Penguin Classics A to Z: B = "Blithedale Romance"

The only other Hawthorne I have read is The Scarlet Letter. In choosing the books to read for this little project, I decided to rely in large part on randomness and serendipity.
The basis of this book was Hawthorne's time at Brook Farm, a communal living experiment conducted in the 1840's by several well-known American intellectuals, including Ralph Waldo Emerson, Bronson Alcott, Hawthorne, and Margaret Fuller. The experiment was largely a failure in real life, and it was very definitely a failure in fiction.
The main conflict in this book comes from the relationship between the narrator, Miles Coverdale, and three other characters: Zenobia, a young woman of fiery beauty, Priscilla, more delicate than Zenobia, and Hollingsworth. Told from the perspective of Coverdale, we basically have a love triangle between Hollingsworth and Zenobia/Priscilla. Coverdale himself is apparently not romantically attractive to either of the young women.

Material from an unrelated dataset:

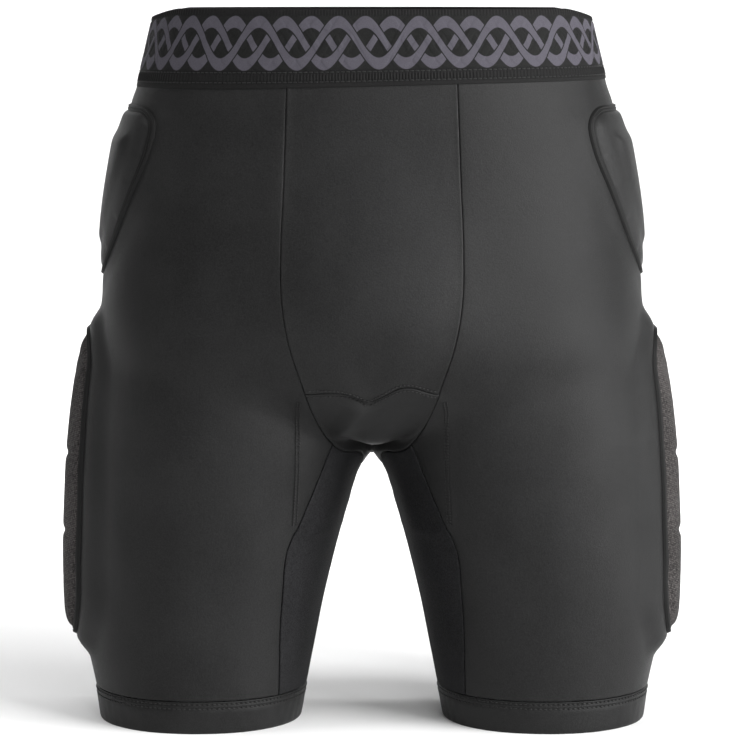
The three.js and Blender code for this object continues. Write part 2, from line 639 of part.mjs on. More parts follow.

In time honored fashion, Hawthorne spends most of his time talking about the romantic travails of his characters and very little time actually talking about the process of growing food or surviving in a socialist utopia. It's all rather silly, really, with altogether too much swooning, weeping, and manly chest thumping.
So, overall, it's not a difficult read, but it also wasn't, to me, a particularly compelling one. I'm no fan of wilting flowers in fiction, and Priscilla was wispy and girlish, and spent an excessive amount of time fainting. Zenobia was slightly more interesting, although the absurdity of her pulling an Ophelia in her distress over losing the guy is just really a total fail in my view.
I think I'm probably done with Hawthorne.